Am 28. März begannen die ersten Streiks und Straßenblockaden im Transportsektor gegen die gestiegenen Kraftstoffpreise und Abgaben in Junín, der andinen Region, in der die Regierungspartei Peru Libre ihren Ursprung hat. Die Proteste breiteten sich in vielen Regionen aus. Die Regierung stellte daraufhin das Fernstraßennetz unter Ausnahmezustand, Castillo und Torres sprachen von bezahlten Anführern und böswilligen Blockaden, was die Wut der Protestierenden noch anheizte. Bauern und Landarbeiter schlossen sich den Protesten an, dann auch immer mehr Familien, die sich die Lebensmittel nicht oder kaum noch leisten können, und die Lehrerschaft.

Sechs Tote und viele Verletzte sind infolge der aufstandsartigen Proteste bisher zu beklagen. In der Hauptstadt Lima, in der es kaum gewalttätige Proteste gab, verhängte Castillo überraschend am 5. April kurz vor Mitternacht per Dekret den Ausnahmezustand mit vollständiger Ausgangssperre für den gesamten nächsten Tag. Anlass war das Gerücht, dass sie »heute vorhatten, Lima zu plündern, von den Hügeln herunterzukommen und die Stadt auszuplündern«, so der rechtsextreme Abgeordnete und Admiral im Ruhestand, Jorge Montoya Manrique.

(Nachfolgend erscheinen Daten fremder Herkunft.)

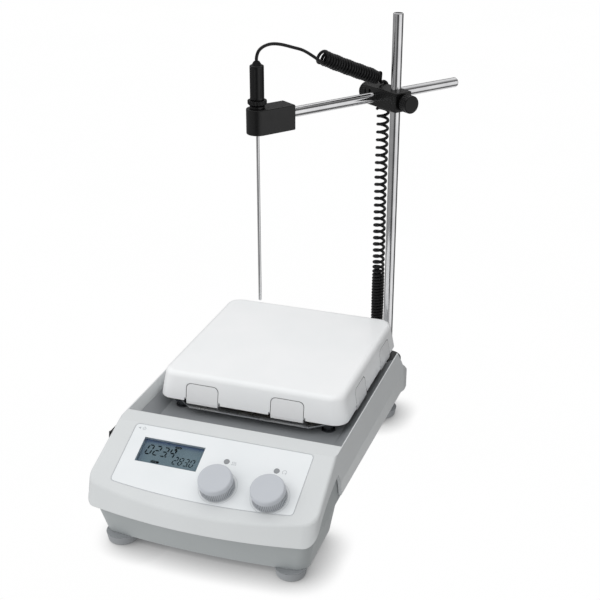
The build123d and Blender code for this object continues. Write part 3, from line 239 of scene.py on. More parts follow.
def clear_pane():
    """Clear window: lets sight and light through and mirrors at a slant, faintly scratched."""
    s = Shader("clear_window")
    through = s.add("BsdfTransparent")
    through.inputs["Color"].default_value = (0.93, 0.96, 0.97, 1)
    slant = s.add("Fresnel")
    slant.inputs["IOR"].default_value = 1.14
    scratch = s.span(s.noise((0.08, 12.0, 12.0), 2.0, 0.6), 0.55, 0.75, 0.04, 0.16)
    s.set(Base_Color=(1, 1, 1), Metallic=1.0, Roughness=scratch)
    join = s.add("MixShader")
    s.plug(join.inputs[0], slant.outputs[0])
    s.plug(join.inputs[1], through.outputs[0])
    s.plug(join.inputs[2], s.base.outputs[0])
    s.tree.links.new(join.outputs[0], s.end.inputs["Surface"])
    return s.material


def display_glass(across, up, middle):
    """Grey reflective display with painted bluish shade of its recess towards its upper and left edges,
    and fine rows.
    """
    upper_shade, upper_edge = 8.5, 13.0
    left_shade, left_edge = -22.0, -31.0
    row_waves = 28.0
    s = Shader("display_glass")
    place = s.vector("SUBTRACT", s.point, tuple(middle / MM))
    rise = s.vector("DOT_PRODUCT", place, tuple(up))
    run = s.vector("DOT_PRODUCT", place, tuple(across))
    grey = s.mix(s.span(s.noise(14.0), 0.3, 0.7), rgb(116, 130, 138), rgb(125, 139, 146))
    # Painted shade: the window's recess shades the display's upper and left edges, drawn as darker blue.
    recess_shade_hue = s.mix(s.span(rise, upper_shade, upper_edge), grey, rgb(84, 100, 132))
    recess_shade_hue = s.mix(s.span(run, left_shade, left_edge, 0.0, 0.45), recess_shade_hue, rgb(88, 104, 134))
    rows = s.math("SINE", s.math("MULTIPLY", rise, row_waves))
    s.set(
        Base_Color=recess_shade_hue, Roughness=s.span(s.noise(4.0), 0.3, 0.7, 0.3, 0.42), Specular_IOR_Level=0.1,
        Normal=s.bump(rows, 0.004),
    )
    return s.material


def printed_film(outer, inner):
    """Polyester overlay: faint velvet texture and a slightly greyer printed background."""
    s = Shader("overlay_film")
    cloud = s.span(s.noise(45.0, 3.0), 0.3, 0.7)
    speck = s.noise(0.22, 2.0)
    hue = s.mix(cloud, outer, inner)
    hue = s.mix(s.span(speck, 0.6, 0.75, 0.0, 0.06), hue, rgb(205, 210, 214))
    normal, near = s.edges(0.15)
    s.set(
        Base_Color=s.mix(s.math("MULTIPLY", near, 0.35), hue, rgb(200, 204, 208)),
        Roughness=s.span(s.noise(6.0), 0.3, 0.7, 0.36, 0.46),
        Normal=s.bump(speck, 0.006, normal),
    )
    return s.material


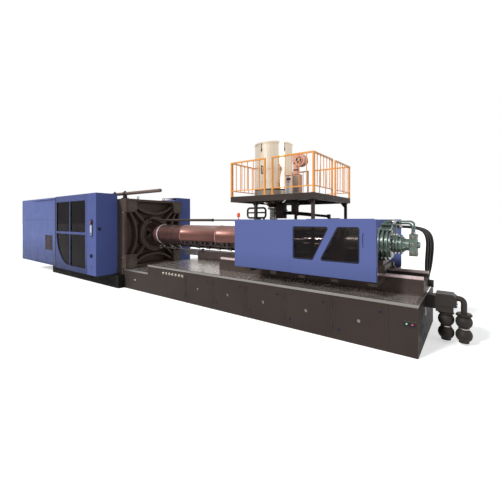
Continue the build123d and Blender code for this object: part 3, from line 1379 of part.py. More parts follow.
def platform_deck():
    """Floor plate on a channel frame, with the four posts that stand on the carriage."""
    x0, x1 = DECK_X
    half = PLATFORM_HALF
    low = PLATFORM_TOP - PLATFORM_H
    under = PLATFORM_TOP - FLOOR_PLATE
    plate = slab(x0, x1, -half, half, under, PLATFORM_TOP)
    plate -= rod_z(FEED_X, 0, under - CUT_PAST, PLATFORM_TOP + CUT_PAST, DECK_HOLE_R)
    w = CHANNEL_W
    pieces = [plate]
    pieces += both_sides(slab(x0, x1, -half, -half + w, low, under))
    pieces.append(slab(x0, x0 + w, -half + w, half - w, low, under))
    pieces.append(slab(x1 - w, x1, -half + w, half - w, low, under))
    half_w = POST_W / 2
    for x in POST_X:
        if abs(x - FEED_X) < DECK_HOLE_R:
            inner = DECK_HOLE_R
            pieces += both_sides(slab(x - half_w, x + half_w, -half + w, -inner, low, under))
        else:
            pieces.append(slab(x - half_w, x + half_w, -half + w, half - w, low, under))
        foot = RAIL_TOP + SADDLE_H + OUTRIGGER_H
        post = slab(x - half_w, x + half_w, -POST_Y - half_w, -POST_Y + half_w, foot, low)
        pieces += both_sides(post)
    return pieces


def dryer_blower():
    """Hot-air blower with its volute and duct, and the dryer's control box beside it."""
    bx, by, bz = BLOWER
    duct = rod_z(BLOWER_DUCT_X, by, PLATFORM_TOP, bz + 60, BLOWER_DUCT_R)
    duct += rod_z(BLOWER_DUCT_X, by, PLATFORM_TOP, PLATFORM_TOP + 14, BLOWER_DUCT_R + 30)
    volute = rod_y(bx, by - BLOWER_D / 2, by + BLOWER_D / 2, bz, BLOWER_R)
    volute = chamfer(volute.edges(), 14)
    neck = slab(BLOWER_DUCT_X - 70, bx, by - 70, by + 70, bz - 40, bz + BLOWER_R - 20)
    inlet = rod_y(bx, by - BLOWER_D / 2 - 20, by, bz, BLOWER_R - 70)
    inlet -= rod_y(bx, by - BLOWER_D / 2 - 30, by - BLOWER_D / 2 + 30, bz, BLOWER_R - 84)
    x0, x1 = DRYER_BOX_X
    y0, y1 = DRYER_BOX_Y
    box = slab(x0, x1, y0, y1, PLATFORM_TOP, PLATFORM_TOP + DRYER_BOX_H)
    box = fillet(box.edges().filter_by(Axis.Z), 14)
    return [duct + volute + neck + inlet, box]


def conveying_pipes():
    """Suction pipe under the platform with its hand tube, and a bent tube over the housing."""
    under = PLATFORM_TOP - FLOOR_PLATE
    start_x = FEED_X + THROAT_R + THROAT_WALL
    elbow = pipe([(SUCTION_X, 0, under), (SUCTION_X, 0, SUCTION_Z), (start_x, 0, SUCTION_Z)],
                 SUCTION_R, SUCTION_BEND)
    hand = rod_x(SUCTION_X, HAND_RIGHT, 0, HAND_Z, HAND_R)
    hand += rod_x(HAND_RIGHT - 80, HAND_RIGHT, 0, HAND_Z, HAND_R + 14)
    x0 = HOUSING[0] + LOOP_INSET
    x1 = HOUSING[1] - LOOP_INSET
    loop = pipe([
        (x0, LOOP_Y, HOUSING_TOP), (x0, LOOP_Y, LOOP_TOP), (x1, LOOP_Y, LOOP_TOP), (x1, LOOP_Y, HOUSING_TOP),
    ], LOOP_R, 3 * LOOP_R)
    bar = rod_x(x0, x1, LOOP_Y, LOOP_BAR_Z, LOOP_R - 8)
    return [elbow + hand, loop + bar]


def oil_manifold():
    """Oil service box on the end wall, with an elbow for the second rubber joint."""
    x0, x1 = SERVICE_X
    y0, y1 = SERVICE_Y
    z0, z1 = SERVICE_Z
    neck = slab(x0, x0 + 190, y0 + 60, y1 - 60, z0 + 40, z1 - 60)
    box = slab(x0 + 180, x1, y0, y1, z0 + 120, z1)
    box = chamfer(box.edges().filter_by(Axis.Y).group_by(Axis.Z)[-1].sort_by(Axis.X)[-1], 70)
    tray = slab(x0 + 180, x1 - 60, y0 + 20, y1 - 20, z0, z0 + 120)
    bracket = slab(x0, x0 + 14, y1 + 80, y1 + 240, z1 + 40, z1 + 260)
    bracket += slab(x0, x0 + 110, y1 + 80, y1 + 96, z1 + 40, z1 + 200)
    middle = (y0 + y1) / 2
    drop = pipe([(x1 - 20, middle, z1 - 90), (JOINT_2_X, middle, z1 - 90), (JOINT_2_X, middle, JOINT_TOP)],
                55, 90)
    stub = rod_z(JOINT_1_X, middle, JOINT_TOP, z0 + 5, 55)
    return [neck + box + tray + drop + stub, bracket]


def expansion_joints():
    """Two twin-sphere rubber joints hanging from the oil service box."""
    middle = sum(SERVICE_Y) / 2
    pieces = []
    for x in (JOINT_1_X, JOINT_2_X):
        half = JOINT_LOBE_H / 2
        lobes = []
        for i in range(2):
            centre = JOINT_TOP - 30 - half - i * (JOINT_LOBE_H + 26)
            oval = Pos(x, middle, centre) * Sphere(JOINT_R)
            oval &= Pos(x, middle, centre) * Box(3 * JOINT_R, 3 * JOINT_R, JOINT_LOBE_H)
            lobes.append(oval)
        low = JOINT_TOP - 2 * JOINT_LOBE_H - 86
        neck = rod_z(x, middle, low, JOINT_TOP, JOINT_NECK_R)
        body = neck + lobes[0] + lobes[1]
        body -= rod_z(x, middle, low - 5, low + 60, JOINT_NECK_R - 22)
        pieces.append(body)
    return pieces


def hoses():
    """Oil hoses from the valve plate to the deck, side by side."""
    pieces = []
    for i in range(HOSE_COUNT):
        route = [(x, y + i * HOSE_PITCH, z) for x, y, z in HOSE_ROUTE]
        radii = []
        for a, b, c in zip(route, route[1:], route[2:]):
            before = Vector(*b) - Vector(*a)
            after = Vector(*c) - Vector(*b)
            turn = before.get_angle(after)
            shorter = min(before.length, after.length)
            radii.append(0.45 * shorter / tan(radians(turn / 2)))
        path = FilletPolyline(*route, radius=radii)
        if i == 0:
            print("hose length", round(path.length), "radii", [round(r) for r in radii])
        start = Plane(origin=path @ 0, z_dir=path % 0)
        pieces.append(sweep(start * Circle(HOSE_R), path=path))
    return pieces


def hose_ends():
    """Hose fittings on the deck, and the ones under the valve plate."""
    deck_ends = []
    plate_ends = []
    for i in range(HOSE_COUNT):
        x, y, z = HOSE_ROUTE[-1]
        y += i * HOSE_PITCH
        deck_ends.append(rod_z(x, y, BASE_TOP, z, HOSE_R + 6))
        x, y, z = HOSE_ROUTE[0]
        y += i * HOSE_PITCH
        plate_ends.append(slab(x - 62, x, y - 32, y + 32, z - 34, VALVE_Z))
    return deck_ends, plate_ends


deck_hose_ends, plate_hose_ends = hose_ends()

for name, build in {
    "clamp_bed": clamp_bed,
    "fixed_platen": fixed_platen,
    "tie_bars": tie_bars,
    "tie_bar_nuts": tie_bar_nuts,
    "tail_platen": tail_platen,
    "clamp_cylinder": clamp_cylinder,
    "moving_platen": moving_platen,
    "clamp_ram": clamp_ram,
    "safety_bar": safety_bar,
    "safety_bar_guide": safety_bar_guide,
    "ejector_plate": ejector_plate,
    "clamp_covers": clamp_covers,
    "end_covers": end_covers,
    "door_rails": door_rails,
    "control_strip": control_strip,
    "stop_button": stop_button,
    "base_frame": base_frame,
    "base_front": base_front,
    "base_deck": base_deck,
    "edge_trim": edge_trim,
    "bench": bench,
    "guide_rails": guide_rails,
    "service_fittings": service_fittings,
    "cable_duct": cable_duct,
    "guard_panels": guard_panels,
    "guard_door": guard_door,
    "guard_door_panes": guard_door_panes,
    "beacon": beacon,
    "carriage_cylinders": carriage_cylinders,
    "carriage_rods": carriage_rods,
    "carriage_frame": carriage_frame,
    "barrel_housing": barrel_housing,
    "barrel": barrel,
    "nozzle": nozzle,
    "heater_bands": heater_bands,
    "screw": screw,
    "injection_piston": injection_piston,
    "drive_shaft": drive_shaft,
    "injection_cylinder": injection_cylinder,
    "hydraulic_motor": hydraulic_motor,
    "valve_manifold": valve_manifold,
    "feed_throat": feed_throat,
    "hopper": hopper,
    "hopper_lid": hopper_lid,
    "guard_rails": guard_rails,
    "platform_deck": platform_deck,
    "dryer_blower": dryer_blower,
    "conveying_pipes": conveying_pipes,
    "oil_manifold": oil_manifold,
    "expansion_joints": expansion_joints,
    "hoses": hoses,
}.items():
    parts[name] = build()

parts["base_deck"] += deck_hose_ends
parts["valve_manifold"] += plate_hose_ends
front_door = safety_door()
parts["front_door"] = front_door
parts["back_door"] = mirror(front_door, Plane.XZ)
front_panes = safety_door_panes()
parts["front_door_panes"] = front_panes
parts["back_door_panes"] = [mirror(pane, Plane.XZ) for pane in front_panes]
for index in range(BAY_COUNT):
    parts[f"cabinet_door_{index + 1}"] = cabinet_door(index)


def write_parts():
    os.makedirs("parts", exist_ok=True)
    for name, shape in parts.items():
        solids = shape if isinstance(shape, list) else [shape]
        group = Compound(children=solids) if len(solids) > 1 else solids[0]
        export_step(group, f"parts/{name}.step")


write_parts()
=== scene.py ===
import json
from math import atan2, copysign, cos, pi, radians, sin

import bmesh
import bpy
from mathutils import Matrix, Vector


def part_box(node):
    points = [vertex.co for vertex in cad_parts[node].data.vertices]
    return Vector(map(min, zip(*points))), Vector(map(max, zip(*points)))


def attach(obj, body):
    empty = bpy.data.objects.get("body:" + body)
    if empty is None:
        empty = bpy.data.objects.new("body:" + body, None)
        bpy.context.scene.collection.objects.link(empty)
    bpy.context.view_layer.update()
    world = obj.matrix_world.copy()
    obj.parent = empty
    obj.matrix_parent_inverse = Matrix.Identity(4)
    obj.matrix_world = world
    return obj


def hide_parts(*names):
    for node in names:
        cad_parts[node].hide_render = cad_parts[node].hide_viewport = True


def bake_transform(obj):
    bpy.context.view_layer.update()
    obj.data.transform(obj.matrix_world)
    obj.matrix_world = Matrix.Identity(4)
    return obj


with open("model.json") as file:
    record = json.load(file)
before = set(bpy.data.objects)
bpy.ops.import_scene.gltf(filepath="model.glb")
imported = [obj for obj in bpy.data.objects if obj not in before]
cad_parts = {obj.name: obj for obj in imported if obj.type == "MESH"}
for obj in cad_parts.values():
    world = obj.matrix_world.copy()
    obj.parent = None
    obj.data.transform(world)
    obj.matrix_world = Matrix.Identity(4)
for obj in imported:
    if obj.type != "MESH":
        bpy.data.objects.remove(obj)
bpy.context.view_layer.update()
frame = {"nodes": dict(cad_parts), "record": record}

# Dressing of a large injection moulding machine, in metres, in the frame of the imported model.
# X runs from the mould face to the injection end, Y to the back, Z up.

RIGHT = (1, 0, 0)
LEFT = (-1, 0, 0)
FRONT = (0, -1, 0)
BACK = (0, 1, 0)
UP = (0, 0, 1)
DOWN = (0, 0, -1)

BOX = {node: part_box(node) for node in frame["nodes"]}

AXIS_Z = 2.030


# Materials

def screen(red, green, blue):
    """A colour given as 0 to 255 screen values, as the linear values that a shader takes."""
    linear = []
    for value in (red, green, blue):
        share = value / 255
        linear.append(share / 12.92 if share <= 0.04045 else ((share + 0.055) / 1.055) ** 2.4)
    return tuple(linear)


def shader_tree(name):
    """A new material with its node tree, its links and its main shader."""
    material = bpy.data.materials.new(name)
    material.use_nodes = True
    tree = material.node_tree
    return material, tree.nodes, tree.links, tree.nodes["Principled BSDF"]


def add(nodes, kind, values=None):
    """A new shader node with some of its inputs set."""
    node = nodes.new("ShaderNode" + kind)
    for label, value in (values or {}).items():
        node.inputs[label].default_value = value
    return node


def noise(nodes, links, scale, stretch=(1, 1, 1), detail=4.0):
    """The value of a noise texture over the object's own coordinates."""
    place = add(nodes, "TexCoord")
    mapping = add(nodes, "Mapping", {"Scale": stretch})
    links.new(place.outputs["Object"], mapping.inputs["Vector"])
    texture = add(nodes, "TexNoise", {"Scale": scale, "Detail": detail})
    links.new(mapping.outputs["Vector"], texture.inputs["Vector"])
    return texture.outputs["Fac"]


def ramp(nodes, links, value, stops):
    """A colour ramp on a value, from (position, colour) stops."""
    node = add(nodes, "ValToRGB")
    elements = node.color_ramp.elements
    elements[0].position = stops[0][0]
    elements[-1].position = stops[-1][0]
    for position, colour in stops[1:-1]:
        elements.new(position)
    for element, (position, colour) in zip(elements, stops):
        element.color = (*colour, 1)
    links.new(value, node.inputs["Fac"])
    return node.outputs["Color"]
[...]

Darin kam einmal mehr die Furcht der weißen Führungsschicht vor den Armen andiner Herkunft zum Ausdruck, die unter meist erbärmlichen Bedingungen in den hügeligen Gürteln um das Zentrum Limas herum leben. Von einem Präsidenten des »Volks«, der immer wieder auf seine andine Herkunft verweist, war eine andere Politik erwartet worden. Castillo wurde umgehend vor den Kongress zitiert und nahm das Dekret noch während der Sitzung zurück. Auf den Straßen hatten sich mittlerweile Tausende Menschen aus allen politischen Richtungen und sozialen Schichten zum Protest gegen die Ausgangssperre versammelt.

In den kommenden Tagen und Wochen dürften sich die Proteste gegen Parlament und Regierung ausweiten. Mehrere Streiks sind von verschiedenen Gremien und Gewerkschaften angekündigt worden. Auch die Inter­vention militanter rechtsextremer Stoßtrupps wie Resistencia und La Insurgencia wird erwartet. Diese setzten sich für eine Militärdiktatur oder eine autokratische Regierung unter Keiko Fujimori, der Tochter Alberto Fujimoris, oder dem Klerikalfaschisten Rafael ­López Aliaga ein.
Viele Gruppen der Linken, die Castillo und Peru Libre unterstützt hatten, ­haben sich enttäuscht abgewendet. Zurzeit finden einige Versuche statt, neue linke Bündnisse in Opposition zur Regierung zu bilden. Sie stehen vor dem Problem, Castillo und Peru Libre für ungeeignet zu halten, aber auch die putschistische Rechte abzulehnen.

Im Wahlkampf hatten Peru Libre, die Linke und Teile der Anhängerschaft Castillos für die Einrichtung einer verfassunggebenden Versammlung plädiert. Die derzeit gültige, wirtschaftsliberal geprägte Verfassung wurde 1993 nach der Ausschaltung des Parlaments durch Alberto Fujimori erarbeitet, eine neue Verfassung könnte dem Staat unter anderem wirtschaftliche Regulierungs- und Planungsbefugnisse zurückgeben. Eine Verfassungsreform könnte nun zum Kern linker Strategien und der Hauptforderung an Castillo werden. ­Allerdings hat das Verfassungsgericht entschieden, dass nur der Kongress eine verfassunggebende Versammlung einberufen könne, und der ist mehrheitlich dagegen.